(Reuters) – A New York judge on Tuesday held real estate firm Cushman & Wakefield PLC in contempt of court for not producing documents subpoenaed in a probe of former U.S. President Donald Trump’s business practices.
The judge ordered the company to be fined $10,000 a day until it complied.
Attorney General Letitia James has been investigating Trump’s business practices for three-and-a-half years, with a focus on whether his company misstated the values of its real estate properties to obtain favorable loans and tax deductions.
In April, James won a court order to force Cushman to comply with subpoenas for records that would help determine whether appraisals it conducted for several Trump properties were fraudulent or misleading. The properties include Seven Springs estate in New York’s Westchester county and 40 Wall Street in Manhattan.
In his order on Tuesday, Justice Arthur Engoron ruled that the daily fine on Cushman & Wakefield would commence on July 7. He criticized the company for waiting until two days after a deadline to initiate the process of asking for another extension.
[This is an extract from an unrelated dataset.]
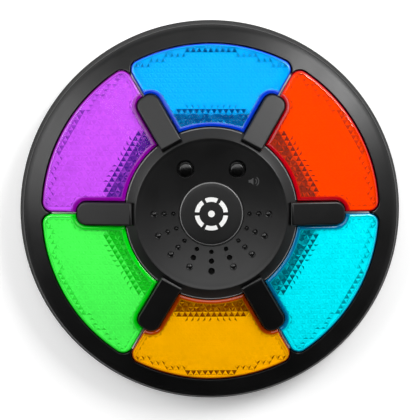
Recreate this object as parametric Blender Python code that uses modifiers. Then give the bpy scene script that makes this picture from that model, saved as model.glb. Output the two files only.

“Cushman & Wakefield fails to identify any good cause” for blowing the deadline, Engoron wrote.
Wakefield & Cushman said it had produced “over hundreds of thousands” of pages of documents and more than 650 appraisals since the last subpoena issued in February.
“Cushman disagrees with any suggestion that the firm has not exercised diligence and good faith in complying with the Court’s order, and we will be appealing this decision,” a company spokesperson said in an email to Reuters.
The ruling adds to a string of recent victories for James in the face of Trump’s efforts to derail the investigation.
Trump, a Republican, denies wrongdoing and calls the probe a politically motivated witch hunt.